Maximizing the total power with which a radio transmitter transmits a signal (not to be confused with the power levels with which the transmitter transmits individual channels carried by the signal) generally improves the transmitter's downlink capacity. Improved downlink capacity in this regard yields not only an increase in the number of users served by the radio transmitter, but also an increase in the throughput provided to each user.
Maximizing the transmitter's total transmit power must nonetheless be balanced against complying with various performance metric thresholds specified for the transmitted signal. For example, requirements that limit the signal's spectral emissions and targets that specify expectations for the signal's quality prove more difficult to comply with as the transmitter's total transmit power increases (with a corresponding increase in transmitter temperature). Radio transmitters must therefore be designed to control their maximum transmit power to balance downlink capacity improvement against signal performance.
Known radio transmitters are designed to control their maximum transmit power in this way by comparing the current transmitter temperature to temperature thresholds. For example, if the current transmitter temperature reaches or exceeds a first threshold, a transmitter backs off (i.e., derates) its maximum transmit power in order to remain in compliance with defined performance metric thresholds. And if the current transmitter temperature reaches or exceeds a second, higher threshold, the transmitter shuts down one or more of its components in order to protect transmitter hardware.

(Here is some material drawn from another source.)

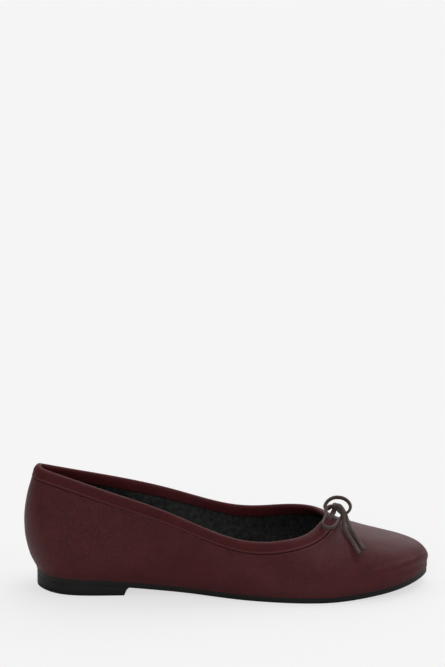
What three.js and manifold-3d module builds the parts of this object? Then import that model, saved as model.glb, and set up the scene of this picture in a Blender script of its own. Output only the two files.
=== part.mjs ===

These temperature thresholds are established universally for an entire class of radio transmitters during the transmitter design phase. This design phase entails analyzing the signal performance of a few test transmitters under worst-case operating conditions and determining the temperature thresholds at which those test transmitters should adjust their maximum transmit power in order to comply with defined performance metric thresholds. This analysis is then extrapolated to all transmitters in the class by adding in margins to the determined thresholds, resulting in universal worst-case thresholds that will guarantee all transmitters in the class comply with the defined performance metric thresholds.
Sub-component device variations across the transmitters in the class, though, mean that the universal worst-case thresholds overly stifle the potential performance of at least some of the transmitters in the class. These stifled transmitters, for example, may actually be able to transmit at higher maximum power (or at the same maximum power for a longer amount of time) and still comply with the performance metric thresholds, but are artificially limited to transmitting at a lower maximum power (or at the same maximum power for a shorter amount of time) because of the universal and worst-case nature of the thresholds.